ML: What I tried to produce by building co-joined enclaves designed by the architects Georges Massoud and Summer Islam inside the monumental spaces of the Sale d’Armi of the Arsenale is an intimate architecture for an immersive encounter with the Italian female voices. This helps the visitor to become aware of her own corporeality and temporality while the voice resonates in its sonic texture, accompanied by the simultaneous projection that translates the Italian text into English. That way the visitor may claim her time to rehearse whatever might be necessary to create her own sense of history, community, and presence.
CB: It’s more than that: as a visitor you are involved with your entire body and its senses. The double enclave environment stimulates an immersive experience for history to come alive (as female) again…
ML: By reading, speaking, showing and connecting what is essentially a mute past with the currency of experience – inside It’s About Time that currency is listening – the eyes become the ears. Whether it’s for a feminist cause, like in this case, or for other causes, these are the missing ingredients you need in order to then identify your own voice within a given history.
CB: If the archive becomes a site for activism, is its re-activation a means of emancipation?
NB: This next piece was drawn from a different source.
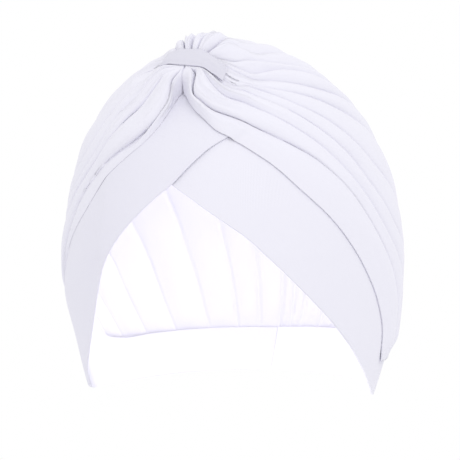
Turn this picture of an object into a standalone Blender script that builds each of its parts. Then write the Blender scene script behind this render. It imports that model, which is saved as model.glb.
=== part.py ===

ML: It’s About Time attempts to create a tension between what can be accessed – the public records in the archive – and what is privately desired. It represents not mere uncovering of what has always been there, but points towards what could have been by exploiting every possible route that such atemporal, anachronistic and blasphemous tension invites. The archive in this sense is a host that encounters a fate of a hostage to an/other kind of imaginary.